We seem to be caught up in a troubling cycle of chasing rising tuition with more taxpayer dollars and new schemes to ease student debt. As Mitt Romney recently stated, “America is fast becoming a society where education is unaffordable, a government loan is an entitlement, default is the norm, and loan forgiveness is the expectation.”

Let’s get one thing straight: No one wants Stafford Loan interest rates to increase. Americans have enough working against them right now. The student debt load has surpassed $1 trillion for the first time in history, and one in every two college graduates is either unemployed or underemployed as a result of the president’s abysmal economic policies. The last thing folks need to worry about is a looming interest rate hike.

If we want to provide real certainty to students, we must fundamentally reform the system. The Interest Rate Reduction Act takes a first step toward providing critical stability by eliminating the threat of an immediate interest rate hike while making clear the need to move toward a long term solution that serves the best interests of taxpayers and borrowers. 

What might that long term solution look like? Here’s one idea: Let’s take politicians out of the college cost equation and base student loan interest rates on the free market, rather than the whims of Washington.

Stafford Loan interest rates used to be calculated using a variable rate that was adjusted to fall in line with the market each year. Despite Republican efforts to preserve a market-based system, Congress voted to set the rate at 6.8 percent starting July 1, 2006. Had we maintained the variable rate available in 2005, today’s borrowers would enjoy interest rates below 2.5 percent.

Of course, it will take a lot more than a lower interest rate on student loans for Americans to feel confident and secure about the future. They need a strong economy, one in which young people can find a good job out of college, or access the education necessary to begin a successful career in a high-demand field – even without a traditional postsecondary degree.

According to the Bureau of Labor Statistics, 4.1 million Americans ages 18 to 29 are unemployed, despite more than 3 million job openings nationwide. Employers largely attribute this discrepancy to the lack of a skilled workforce, and many workers admit they struggle to find essential training for available jobs.  

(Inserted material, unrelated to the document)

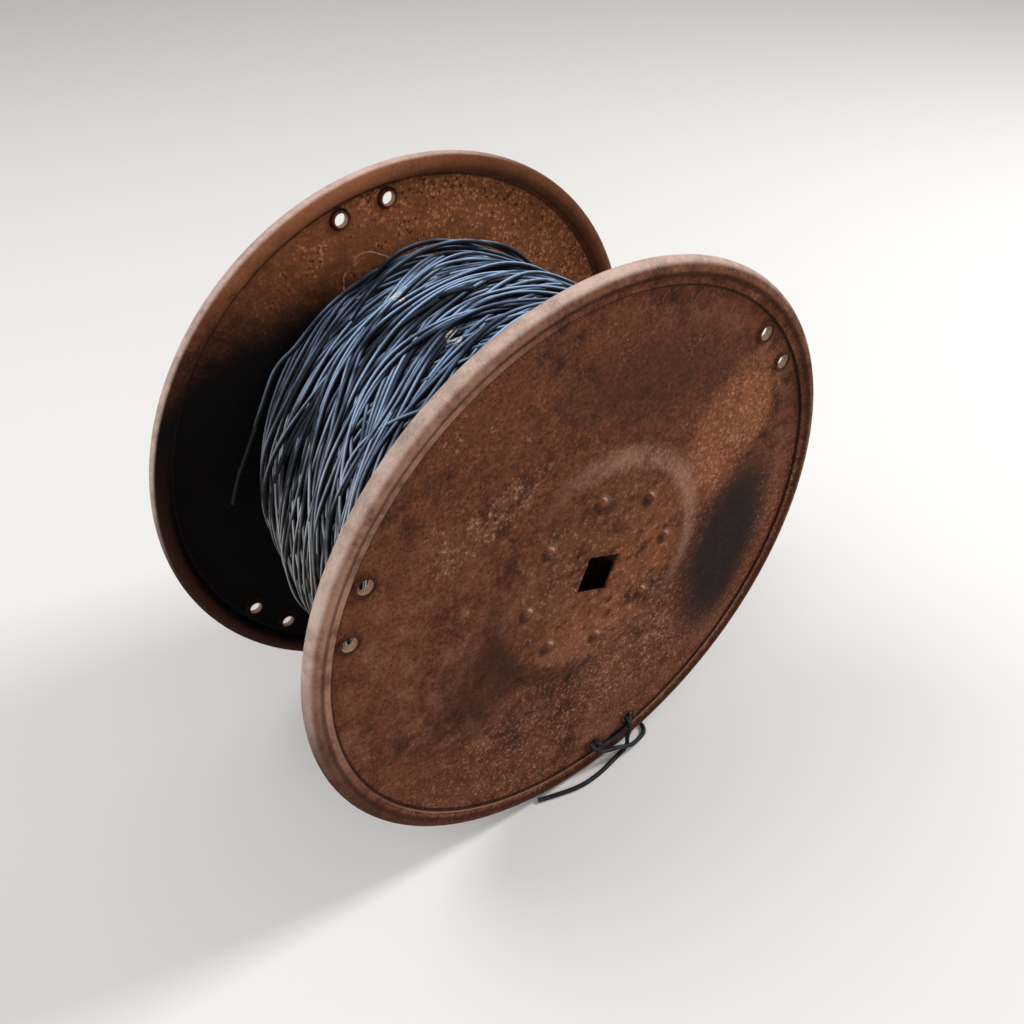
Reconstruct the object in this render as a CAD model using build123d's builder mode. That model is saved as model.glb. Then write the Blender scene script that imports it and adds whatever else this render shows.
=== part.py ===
from build123d import *
import os
from math import acos, atan, cos, degrees, pi, radians, sin, tan

# Pressed steel cable drum with its insulated wire, lying on both rims.
# Millimetres, floor at Z = 0, drum axis along Y, the front flange towards -Y.

# Flange pressing
flange_radius = 228.5
sheet = 1.6
rim_spacing = 222.8
bead_radius = 7.1
lip_reach = 2.7
lip_round = 3
lip_gap = 0.2
ridge_height = 3.4
ridge_round = 2.2
band_radius = 186
band_round = 900
foot_radius = 97
foot_height = 2.8
boss_radius = 85
boss_height = 5.2
boss_round = 24

# Axle way
axle_square = 30
square_round = 1.2
end_plate_margin = 4

# Tie holes: each has a raised ring round it and a collar turned inwards
tie_inset = 26.5
tie_groups = 3
tie_half_angle = 5.67
tie_hole_radius = 4.9
tie_ring_rise = 1.7
tie_ring_crest = 7.4
tie_ring_slope = 1.0
tie_ring_foot = 9.1
tie_ring_round = 0.85
tie_collar_round = 0.95
tie_collar_depth = 3.6

# Hub rivets
rivet_circle = 64
rivet_count = 8
rivet_head_radius = 5
rivet_head_height = 1.8
rivet_shank_radius = 2.6
rivet_gap = 0.1
rivet_set_radius = 4
rivet_set_height = 1.6

# How the drum had rolled when it came to rest: a flat of the axle square, seen from the front
roll_angle = 158.5

# Barrel
barrel_radius = 82
barrel_wall = 2.5
barrel_end = 3.4
barrel_corner = 4

# Winding
winding_edge_radius = 152
winding_crown = 12
winding_side_gap = 0.3
winding_bore_gap = 0.3

# Wire
wire_diameter = 3.8

half_rim = rim_spacing / 2
sheet_half = sheet / 2
bead_line = bead_radius - sheet_half
bead_centre = flange_radius - bead_radius
shoulder = bead_centre - bead_line
tie_circle = flange_radius - tie_inset
ridge = half_rim + ridge_height - sheet_half
foot = half_rim + foot_height - sheet_half
boss = half_rim + boss_height - sheet_half
boss_outside = boss + sheet_half
boss_inside = boss - sheet_half
lip = ridge + sheet + lip_gap
lip_turn = acos((lip - half_rim + lip_round) / (bead_line + lip_round))
disc_slope = atan((ridge - foot) / (band_radius - foot_radius))
sheet_along_disc = sheet_half / cos(disc_slope)
wire_radius = wire_diameter / 2


def disc_height(radius):
    """Height of the sheet's middle on the nearly flat disc between boss and rim band."""
    return foot + (radius - foot_radius) * tan(disc_slope)


# Eyelet of one tie hole: the sheet rises into a ring and turns down into a collar.
# The flange's outer face round it is the plane Z = 0.
tie_ring_top = tie_ring_rise - sheet_half
with BuildPart() as tie_eyelet:
    with BuildSketch(Plane.XZ):
        with BuildLine():
            FilletPolyline(
                (tie_ring_foot, -sheet_half),
                (tie_ring_crest + tie_ring_slope, -sheet_half),
                (tie_ring_crest, tie_ring_top),
                (tie_hole_radius + sheet_half, tie_ring_top),
                (tie_hole_radius + sheet_half, -tie_collar_depth),
                radius=[tie_ring_round, tie_ring_round, tie_collar_round],
            )
        trace(line_width=sheet)
    revolve(axis=Axis.Z)

# Flange: one sheet section turned about the axis, its outward side towards +Z.
# From the axle out: raised boss, nearly flat disc, rim band and a bead curled outwards,
# whose flat lip comes back over the band and ends on it in a small step.
with BuildPart() as flange:
    with BuildSketch(Plane.XZ):
        with BuildLine():
            FilletPolyline(
                (0, boss),
                (boss_radius, boss),
                (foot_radius, foot),
                (band_radius, ridge),
                (shoulder, ridge),
                (shoulder, half_rim),
                radius=[boss_round, boss_round, band_round, ridge_round],
            )
            curl = CenterArc((bead_centre, half_rim), bead_line, 180, 270 + degrees(lip_turn))
            landing = JernArc(curl @ 1, curl % 1, lip_round, -degrees(lip_turn))
            Line(landing @ 1, (shoulder - lip_reach, lip))
        trace(line_width=sheet)
    revolve(axis=Axis.Z)
    with BuildSketch(Plane.XY.offset(boss_outside)):
        RectangleRounded(axle_square, axle_square, square_round)
    extrude(amount=-2 * sheet, mode=Mode.SUBTRACT)
    with Locations((0, 0, boss)):
        with PolarLocations(rivet_circle, rivet_count, start_angle=180 / rivet_count):
            Cylinder(rivet_shank_radius + rivet_gap, 2 * sheet, mode=Mode.SUBTRACT)
    for side in (-1, 1):
        with PolarLocations(tie_circle, tie_groups, start_angle=side * tie_half_angle):
            with Locations((0, 0, ridge + sheet_half)):
                Cylinder(tie_ring_foot, 4 * sheet, mode=Mode.SUBTRACT)
                add(tie_eyelet.part)

# Both flanges are the same pressing, turned so that their axle squares are in line
flat_direction = Vector(cos(radians(roll_angle)), 0, sin(radians(roll_angle)))
drum_centre = Vector(0, 0, flange_radius)
near_plane = Plane(drum_centre, x_dir=flat_direction, z_dir=(0, -1, 0))
far_plane = Plane(drum_centre, x_dir=-flat_direction, z_dir=(0, 1, 0))
with BuildPart() as near_flange:
    with Locations(near_plane):
        add(flange.part)
with BuildPart() as far_flange:
    with Locations(far_plane):
        add(flange.part)

# Barrel: closed at both ends by plates that the flanges are riveted to
plate_square = axle_square + 2 * end_plate_margin
with BuildPart(near_plane) as barrel:
    Cylinder(barrel_radius, 2 * boss_inside)
    fillet(barrel.edges().filter_by(GeomType.CIRCLE), barrel_corner)
    Cylinder(barrel_radius - barrel_wall, 2 * (boss_inside - barrel_end), mode=Mode.SUBTRACT)
    with BuildSketch(near_plane):
        RectangleRounded(plate_square, plate_square, square_round)
    extrude(amount=boss_inside, both=True, mode=Mode.SUBTRACT)
    with PolarLocations(rivet_circle, rivet_count, start_angle=180 / rivet_count):
        Cylinder(rivet_shank_radius + rivet_gap, 3 * boss_inside, mode=Mode.SUBTRACT)

# One rivet, the flange's outer face in the plane Z = 0: low dome, shank, set end inside
rivet_grip = sheet + barrel_end
with BuildPart() as rivet:
    with BuildSketch(Plane.XZ):
        with BuildLine():
            dome = SagittaArc((rivet_head_radius, 0), (-rivet_head_radius, 0), -rivet_head_height)
            Line(dome @ 1, dome @ 0)
        make_face()
        split(bisect_by=Plane.YZ)
        with Locations((0, 0)):
            Rectangle(
                rivet_shank_radius,
                rivet_grip,
                align=(Align.MIN, Align.MAX),
            )
        with Locations((0, -rivet_grip)):
            Rectangle(
                rivet_set_radius,
                rivet_set_height,
                align=(Align.MIN, Align.MAX),
            )
    revolve(axis=Axis.Z)
with BuildPart() as hub_rivets:
    with Locations(near_plane, far_plane):
        with Locations((0, 0, boss_outside)):
            with PolarLocations(rivet_circle, rivet_count, start_angle=180 / rivet_count):
                add(rivet.part)

# Winding: fills the space between the flanges from the barrel up, fullest in the middle
winding_bore = barrel_radius + winding_bore_gap
winding_foot = foot - sheet_along_disc - winding_side_gap
winding_edge = disc_height(winding_edge_radius) - sheet_along_disc - winding_side_gap
with BuildPart() as wound_wire:
    with BuildSketch(Plane.XZ):
        with BuildLine():
            sides = Polyline(
                (winding_edge_radius, winding_edge),
                (foot_radius, winding_foot),
                (winding_bore, winding_foot),
                (winding_bore, -winding_foot),
                (foot_radius, -winding_foot),
                (winding_edge_radius, -winding_edge),
            )
            ThreePointArc(sides @ 1, (winding_edge_radius + winding_crown, 0), sides @ 0)
        make_face()
    revolve(axis=Axis.Z)
with BuildPart() as wire_winding:
    with Locations(near_plane):
        add(wound_wire.part)


def bend_radii(points):
    """Arc at each corner of a wire, as large as its two runs allow."""
    spots = [Vector(*point) for point in points]
    radii = []
    for before, corner, after in zip(spots, spots[1:], spots[2:]):
        half_turn = radians((corner - before).get_angle(after - corner)) / 2
        shorter = min((corner - before).length, (after - corner).length)
        radii.append(0.45 * shorter / tan(half_turn))
    return radii


# Inner end of the wire: from the winding through a tie hole, over the bead and along the floor
tail_points = [
    (36.2, -96, 76.4),
    (42.0, -96, 56.0),
    (47.2, -96, 33.2),
    (47.2, -124.4, 33.2),
    (42.9, -123.4, 18.5),
    (45.9, -122.6, 2.1),
    (26.8, -125.8, 2.0),
    (8.5, -128.9, 2.0),
    (-11.6, -129.2, 2.0),
    (-31.4, -123.9, 2.0),
    (-49.8, -117.6, 2.0),
]

# Lashing: out of one tie hole, into the next, under the rim and back over the bead
lashing_points = [
    (12.3, -96, 72.6),
    (12.9, -96, 50.0),
    (12.3, -96, 27.0),
    (12.3, -119.8, 27.0),
    (22.3, -119.2, 19.9),
    (33.0, -118.8, 21.4),
    (43.2, -119.2, 24.2),
    (51.9, -119.8, 31.6),
    (51.9, -96, 31.8),
    (54.0, -97, 14.0),
    (64.0, -101, 2.4),
    (73.0, -110.5, 2.0),
    (69.0, -121.0, 2.0),
    (57.0, -123.6, 2.3),
    (45.5, -127.8, 9.0),
    (33.0, -125.2, 14.0),
    (20.5, -122.2, 15.2),
    (8.0, -122.2, 24.0),
    (7.8, -109, 26.6),
]

# Outer end of the wire: leaves the last turn beside the far flange and hangs free
loose_points = [
    (-141.8, 104, 294.6),
    (-152.9, 104.6, 274.1),
    (-164.3, 104.2, 255.7),
    (-171.8, 103, 237.2),
]

with BuildPart() as wire_tail:
    with BuildLine() as tail_route:
        FilletPolyline(*tail_points, radius=bend_radii(tail_points))
    with BuildSketch(Plane(tail_route.line @ 0, z_dir=tail_route.line % 0)):
        Circle(wire_radius)
    sweep()
with BuildPart() as wire_lashing:
    with BuildLine() as lashing_route:
        FilletPolyline(*lashing_points, radius=bend_radii(lashing_points))
    with BuildSketch(Plane(lashing_route.line @ 0, z_dir=lashing_route.line % 0)):
        Circle(wire_radius)
    sweep()
with BuildPart() as wire_loose_end:
    with BuildLine() as loose_route:
        FilletPolyline(*loose_points, radius=bend_radii(loose_points))
    with BuildSketch(Plane(loose_route.line @ 0, z_dir=loose_route.line % 0)):
        Circle(wire_radius)
    sweep()

near_flange.part.label = "near_flange"
far_flange.part.label = "far_flange"
barrel.part.label = "barrel"
hub_rivets.part.label = "hub_rivets"
wire_winding.part.label = "wire_winding"
wire_tail.part.label = "wire_tail"
wire_lashing.part.label = "wire_lashing"
wire_loose_end.part.label = "wire_loose_end"

os.makedirs("parts", exist_ok=True)
export_step(near_flange.part, "parts/near_flange.step")
export_step(far_flange.part, "parts/far_flange.step")
export_step(barrel.part, "parts/barrel.step")
export_step(hub_rivets.part, "parts/hub_rivets.step")
export_step(wire_winding.part, "parts/wire_winding.step")
export_step(wire_tail.part, "parts/wire_tail.step")
export_step(wire_lashing.part, "parts/wire_lashing.step")
export_step(wire_loose_end.part, "parts/wire_loose_end.step")

wires = (
    ("tail", wire_tail, tail_route, tail_points),
    ("lashing", wire_lashing, lashing_route, lashing_points),
    ("loose end", wire_loose_end, loose_route, loose_points),
)
for name, wire, route, points in wires:
    length = sum(edge.length for edge in route.line.edges())
    share = wire.part.volume / (pi * wire_radius**2 * length)
    print(name, "length", round(length, 1), "volume / (section x length)", round(share, 4))
    print("  bend radii", [round(radius, 1) for radius in bend_radii(points)])
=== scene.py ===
from math import radians

import bpy
import numpy as np
from mathutils import Color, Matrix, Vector


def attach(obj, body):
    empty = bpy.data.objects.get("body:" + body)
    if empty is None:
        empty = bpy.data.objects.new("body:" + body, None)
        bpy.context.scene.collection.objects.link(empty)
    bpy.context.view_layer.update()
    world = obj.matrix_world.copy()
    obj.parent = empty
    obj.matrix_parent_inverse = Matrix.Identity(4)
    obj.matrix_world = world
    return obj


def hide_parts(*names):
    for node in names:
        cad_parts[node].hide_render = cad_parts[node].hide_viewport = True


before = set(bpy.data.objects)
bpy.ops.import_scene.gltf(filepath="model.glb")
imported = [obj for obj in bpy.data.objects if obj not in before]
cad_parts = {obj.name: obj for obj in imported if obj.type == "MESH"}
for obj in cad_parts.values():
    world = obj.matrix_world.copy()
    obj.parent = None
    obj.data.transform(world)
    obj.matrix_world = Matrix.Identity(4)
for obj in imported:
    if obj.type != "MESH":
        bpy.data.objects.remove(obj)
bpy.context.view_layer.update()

bl_info = {
    "name": "Cable drum",
    "version": (1, 0, 0),
    "blender": (4, 5, 0),
    "location": "3D View > Sidebar > Drum",
    "description": "Dresses the steel cable drum: rust, wound wire, loose ends, studio",
    "category": "Object",
}

# The drum's axis lies along Y at this height. Along it from the middle: a flange's outer and inner
# face, the middle of its bead, and the furthest place of a turn of wire
AXIS_HEIGHT = 0.2285
FACE = 0.1148
INNER_FACE = 0.1132
RIM_PLANE = 0.1114
HALF_WIDTH = 0.1108

# Radii on a flange: the boss's slope, a grey ring, the crease inside the bead, its lip, the valley
# beyond the lip
BOSS_SLOPE = 0.0925
GREY_RING = 0.1935
CREASE = 0.2118
LIP = 0.2131
VALLEY = 0.2188

# The winding's bore, and how many wires below its envelope its core lies
BORE = 0.0825
CORE_DEPTH = 2.1

# Rivets: their circle, the radius of a head and the angle of one of the eight
RIVET_CIRCLE = 0.064
RIVET_HEAD = 0.0050
RIVET_START = 1.0

# Tie holes: circle, half the angle of a pair, and the angle of one pair on each flange
TIE_CIRCLE = 0.202
TIE_HALF_ANGLE = 0.09896
TIE_START = {-1: 158.5, 1: -21.5}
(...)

Toward that end, Republican leaders on the House Education and the Workforce Committee are advancing legislation to revamp and strengthen the nation’s workforce development system, which has become corroded and ineffective after years of neglect. Even President Obama has said we need to “cut through the maze of confusing [job] training programs.”

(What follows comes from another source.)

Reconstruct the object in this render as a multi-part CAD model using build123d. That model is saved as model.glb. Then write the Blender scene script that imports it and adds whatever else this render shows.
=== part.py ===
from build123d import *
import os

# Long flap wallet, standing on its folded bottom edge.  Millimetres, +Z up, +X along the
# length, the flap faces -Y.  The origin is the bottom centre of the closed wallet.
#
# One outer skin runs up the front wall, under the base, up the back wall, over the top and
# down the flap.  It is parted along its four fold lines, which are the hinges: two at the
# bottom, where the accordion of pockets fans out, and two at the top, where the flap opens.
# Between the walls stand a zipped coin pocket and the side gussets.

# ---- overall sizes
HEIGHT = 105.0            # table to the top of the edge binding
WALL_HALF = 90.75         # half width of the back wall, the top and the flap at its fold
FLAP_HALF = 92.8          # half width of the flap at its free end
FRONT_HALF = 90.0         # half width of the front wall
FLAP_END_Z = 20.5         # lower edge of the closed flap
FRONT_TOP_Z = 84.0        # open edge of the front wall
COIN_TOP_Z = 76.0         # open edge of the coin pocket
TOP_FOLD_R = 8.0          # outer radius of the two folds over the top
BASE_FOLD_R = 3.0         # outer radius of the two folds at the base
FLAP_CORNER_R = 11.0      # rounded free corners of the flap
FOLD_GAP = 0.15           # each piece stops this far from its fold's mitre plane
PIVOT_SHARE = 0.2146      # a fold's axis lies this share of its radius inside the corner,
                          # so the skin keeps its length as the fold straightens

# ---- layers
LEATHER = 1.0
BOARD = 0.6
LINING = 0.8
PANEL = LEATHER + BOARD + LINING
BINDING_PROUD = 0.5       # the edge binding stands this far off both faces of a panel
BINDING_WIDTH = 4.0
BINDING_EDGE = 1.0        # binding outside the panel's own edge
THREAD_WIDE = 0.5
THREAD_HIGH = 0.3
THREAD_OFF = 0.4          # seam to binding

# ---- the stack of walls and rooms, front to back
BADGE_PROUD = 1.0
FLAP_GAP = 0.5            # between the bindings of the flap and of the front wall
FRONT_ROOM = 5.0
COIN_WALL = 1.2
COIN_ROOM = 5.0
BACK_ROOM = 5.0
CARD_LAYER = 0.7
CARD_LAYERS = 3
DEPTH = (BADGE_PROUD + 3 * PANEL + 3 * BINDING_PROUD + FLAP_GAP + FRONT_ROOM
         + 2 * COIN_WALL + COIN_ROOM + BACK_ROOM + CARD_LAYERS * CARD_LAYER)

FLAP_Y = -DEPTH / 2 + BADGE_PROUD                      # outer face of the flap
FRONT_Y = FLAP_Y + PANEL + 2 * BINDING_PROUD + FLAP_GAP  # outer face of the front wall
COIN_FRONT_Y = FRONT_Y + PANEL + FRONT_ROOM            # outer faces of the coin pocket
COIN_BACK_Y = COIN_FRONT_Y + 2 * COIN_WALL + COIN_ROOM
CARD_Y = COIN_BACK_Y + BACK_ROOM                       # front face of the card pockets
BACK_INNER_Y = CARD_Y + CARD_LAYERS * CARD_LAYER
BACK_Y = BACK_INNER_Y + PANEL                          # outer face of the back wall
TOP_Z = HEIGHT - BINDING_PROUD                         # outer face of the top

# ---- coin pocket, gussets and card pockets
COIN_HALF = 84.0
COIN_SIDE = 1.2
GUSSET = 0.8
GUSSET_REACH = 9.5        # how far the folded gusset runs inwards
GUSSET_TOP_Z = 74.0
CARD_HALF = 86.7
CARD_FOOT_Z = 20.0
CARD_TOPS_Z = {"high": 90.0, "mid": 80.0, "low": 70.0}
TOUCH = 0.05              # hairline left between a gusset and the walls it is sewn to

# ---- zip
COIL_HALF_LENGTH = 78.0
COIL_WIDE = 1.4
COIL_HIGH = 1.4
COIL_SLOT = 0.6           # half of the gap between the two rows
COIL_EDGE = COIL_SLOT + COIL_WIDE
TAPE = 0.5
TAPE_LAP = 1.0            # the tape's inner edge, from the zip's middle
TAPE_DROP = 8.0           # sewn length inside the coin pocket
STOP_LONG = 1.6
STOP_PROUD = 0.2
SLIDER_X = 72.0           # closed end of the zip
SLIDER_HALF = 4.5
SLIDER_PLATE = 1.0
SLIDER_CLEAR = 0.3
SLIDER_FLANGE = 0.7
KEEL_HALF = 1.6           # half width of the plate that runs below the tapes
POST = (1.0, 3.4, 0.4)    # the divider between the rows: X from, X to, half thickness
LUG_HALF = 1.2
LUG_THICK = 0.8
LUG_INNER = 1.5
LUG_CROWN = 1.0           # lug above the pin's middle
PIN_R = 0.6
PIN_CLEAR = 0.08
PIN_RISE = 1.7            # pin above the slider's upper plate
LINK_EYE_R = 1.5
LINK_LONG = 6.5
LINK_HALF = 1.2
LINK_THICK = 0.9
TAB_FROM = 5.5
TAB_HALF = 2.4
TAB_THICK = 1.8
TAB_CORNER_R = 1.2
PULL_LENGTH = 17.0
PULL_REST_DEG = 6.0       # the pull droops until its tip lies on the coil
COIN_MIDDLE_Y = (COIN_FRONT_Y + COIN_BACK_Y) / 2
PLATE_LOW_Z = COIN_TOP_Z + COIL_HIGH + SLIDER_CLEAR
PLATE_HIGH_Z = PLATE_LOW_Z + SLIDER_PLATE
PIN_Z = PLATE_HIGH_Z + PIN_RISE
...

The Workforce Investment Improvement Act of 2012 would consolidate and eliminate dozens of ineffective or duplicative programs, enhance the role of job creators in workforce development decisions, and improve accountability over the use of taxpayer dollars. Most importantly, it would ensure workers are better connected with opportunities to gain the skills they need to fill the jobs available - enabling employers to grow their businesses and in turn, our economy.

As our nation continues to endure a painfully slow recovery in the wake of a crushing recession, much can be done in Washington to support future prosperity – not just for students and borrowers, but also for families, job seekers, and employers.

I look forward to working with leaders on both sides of the aisle to develop a lasting solution that aligns student loan interest rates with the free market, while also advancing policies that encourage economic growth and help put more Americans back to work.